@Norman Bates
« une
position politique basée sur la déloyauté, le refus du débat à armes égales,
l’impossibilité de s’adresser à l’intelligence et l’esprit critique des gens... »
Mais
justement, ça découle d’une certaine vision de la cité. J’ai déjà échangé avec
les gens qui sont contre la liberté d’expression et qui l’assument, il faut
comprendre que chez eux, la notion de « masse » est prégnante. Et une
masse, ça ne réfléchit pas, ça n’a pas d’esprit critique ou d’intelligence, c’est
un amas qui réagit aux émotions et aux affects. Et dans ce contexte parler de
s’adresser à l’intelligence et l’esprit critique des gens est pour eux d’une naïveté
déconcertante.
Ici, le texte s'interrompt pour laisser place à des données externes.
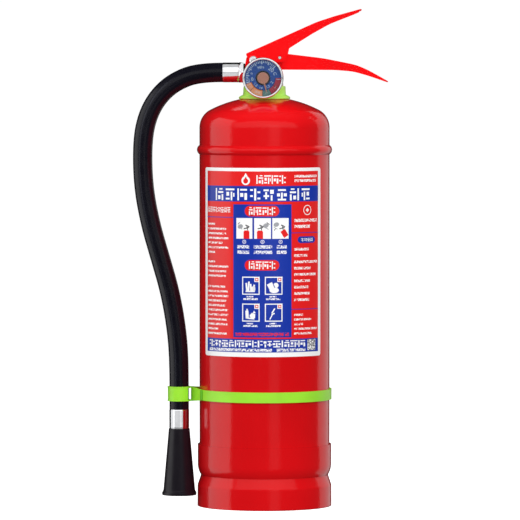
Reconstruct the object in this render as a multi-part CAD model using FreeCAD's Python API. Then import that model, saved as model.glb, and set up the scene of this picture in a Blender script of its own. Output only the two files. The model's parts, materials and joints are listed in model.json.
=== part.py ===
"""Fire extinguisher, stored-pressure dry powder type, 4 kg class.

Frame: the origin is the centre of the base on the floor, +Z runs up the cylinder axis, the pressure
gauge faces -Y, the hose leaves towards -X and the handles point to +X. All sizes are in millimetres.
"""
import FreeCAD
import Part
import math
import os

V = FreeCAD.Vector
UP = V(0, 0, 1)
FORWARD = V(0, -1, 0)
SIDEWAYS = V(0, 1, 0)
TO_HOSE = V(-1, 0, 0)

# Cylinder
BODY_R = 65.0
BODY_WALL = 1.2
TUBE_BOTTOM_Z = 43.0
TUBE_LENGTH = 313.4
SHOULDER_Z = TUBE_BOTTOM_Z + TUBE_LENGTH
DOME_RIM = 22.1
DOME_START_Z = SHOULDER_Z + DOME_RIM
CROWN_R = 118.0
KNUCKLE_R = 20.0
BEAD_HEIGHT = 9.2
BEAD_PROUD = 2.5
CAP_WALL = 1.8
CAP_TOP_Z = 62.0
CAP_TANGENT_Z = 42.0
FOOT_R = BODY_R + 2.0
FOOT_WALL = 1.5
FOOT_STRAIGHT_TOP = 21.0
FOOT_WELD_Z = 31.5

# Neck and collar
NECK_R = 19.2
NECK_DEPTH = 11.0
NECK_STAND = 11.63
CROWN_CENTRE_Z = DOME_START_Z - math.sqrt((CROWN_R - KNUCKLE_R) ** 2 - (BODY_R - KNUCKLE_R) ** 2)
NECK_TOP_Z = CROWN_CENTRE_Z + math.sqrt(CROWN_R ** 2 - NECK_R ** 2) + NECK_STAND
COLLAR_WALL = 1.6
COLLAR_R = NECK_R + COLLAR_WALL + 0.1
COLLAR_FLANGE_R = COLLAR_R + 5.0
COLLAR_TOP_Z = NECK_TOP_Z + 0.3

STEM_R = 3.0

# Valve, with its heights counted from the neck's mouth
THREAD_R = 15.0
THREAD_LENGTH = 22.5
VALVE_FLANGE_R = NECK_R - 0.5
VALVE_FLANGE = 3.5
BARREL_R = 13.0
BARREL_TOP_Z = NECK_TOP_Z + 14.5
HEAD_HALF_WIDTH = 9.4
HEAD_TOP_Z = NECK_TOP_Z + 30.0
HEAD_END_X = 9.5
OUTLET_Z = NECK_TOP_Z + 14.0
OUTLET_BOSS_R = 8.8
OUTLET_FACE_X = -(VALVE_FLANGE_R + 1.8)
OUTLET_PORT_R = 4.0
OUTLET_THREAD_R = 6.5
OUTLET_THREAD_LENGTH = 7.5
CHAMBER_R = 8.5
SEAT_Z = NECK_TOP_Z + 5.5
SEAT_BORE_R = STEM_R + 2.0
SEAT_BORE_TOP_Z = NECK_TOP_Z + 21.5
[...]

Pour eux, il n’y a de combat à armes égales et de loyauté que si les
interlocuteurs partagent une certaine éthique du débat, ce qui est rarement le cas,
le débat se résume alors à l’usage de ruses rhétoriques et à la manipulation
des affects et des émotions, dans une assemblée ce sont les sophistes qui l’emportent
systématiquement selon eux. Et ces sophistes ont une vraie conception politique
de l’usage parole qui ne servirait pas à distinguer le vrai du faux dans un
débat éclairé mais à faire gagner son camp et faire prévaloir ses intérêts par
tous les moyens possibles. Le débatteur naïf se retrouverait donc dans la
position de celui qui joue aux échecs avec un pigeon, il aura beau avancer de
bons raisonnements mais le pigeon arrive et renverse les pièces, chie sur
l’échiquier et s’en va avec l’air supérieur sous les applaudissements de la
foule. D’autant plus que les arguments que l’on avance en s’inscrivant dans un cadre rationnel sont plus longs, plus difficile à construire, donc moins sexy
alors que du côté de la personne qui a une volonté de manipuler les affects,
les réflexes, les instincts, son propos demande moins de rigueur, il ne requiert
que des formules lapidaires caricaturales qui demandent à ses contradicteurs beaucoup
plus de temps et d’effort pour les réfuter qu’il n’en a fallu pour les formuler,
face à une foule constituée de gens qui préfèrent « ressentir » dans
leurs tripes plutôt que de faire fonctionner leurs cerveaux pour découvrir les
faits et en juger de façon éclairée, c’est peine perdue. Orwell
avait publié un article avec une vidéo très intéressante à ce sujet.
Certains ne
s’arrêtent pas à ce constat et vont plus loin en recommandant de faire taire
les manipulateurs et il n’y a pas de contradiction car ces personnes ne se
présentent pas comme des « démocrates », ils conchient ouvertement la
liberté d’expression et l’assument. Cela va sans dire que cette vision n’est
pas la mienne, je considère que leur remède et pire que le mal qu’il est censé
soigner et j’ai de nombreux contre arguments ( auxquels on peut répondre par d’autres
contre-contre arguments et ainsi de suite) mais elle n’est pas idiote, elle découle
d’une certaine conception de la cité que je ne partage pas. D’où l’existence d’un
antagonisme politique. Et moi, je n’ai aucun problème avec l’antagonisme
politique, il est normal d’avoir des opinions divergentes sur l’organisation
collective, je ne considère pas que ceux qui défendent des conceptions de la
cité différente de la mienne, y compris celles qui me répugnent profondément,
sont par principe des fourbes, des lâches, des crétins, des malhonnêtes ou
seraient affectés par je ne sais quelles tares. Je n’ai donc rien contre ces
personnes qui assument être contre la liberté d’expression, je reconnais simplement
l’existence d’un antagonisme inconciliable. Cela dit, malgré cette opposition
franche et honnête, ils me permettent de remettre en question ma propre vision et
de l’améliorer en n’idéalisant pas l’esprit critique.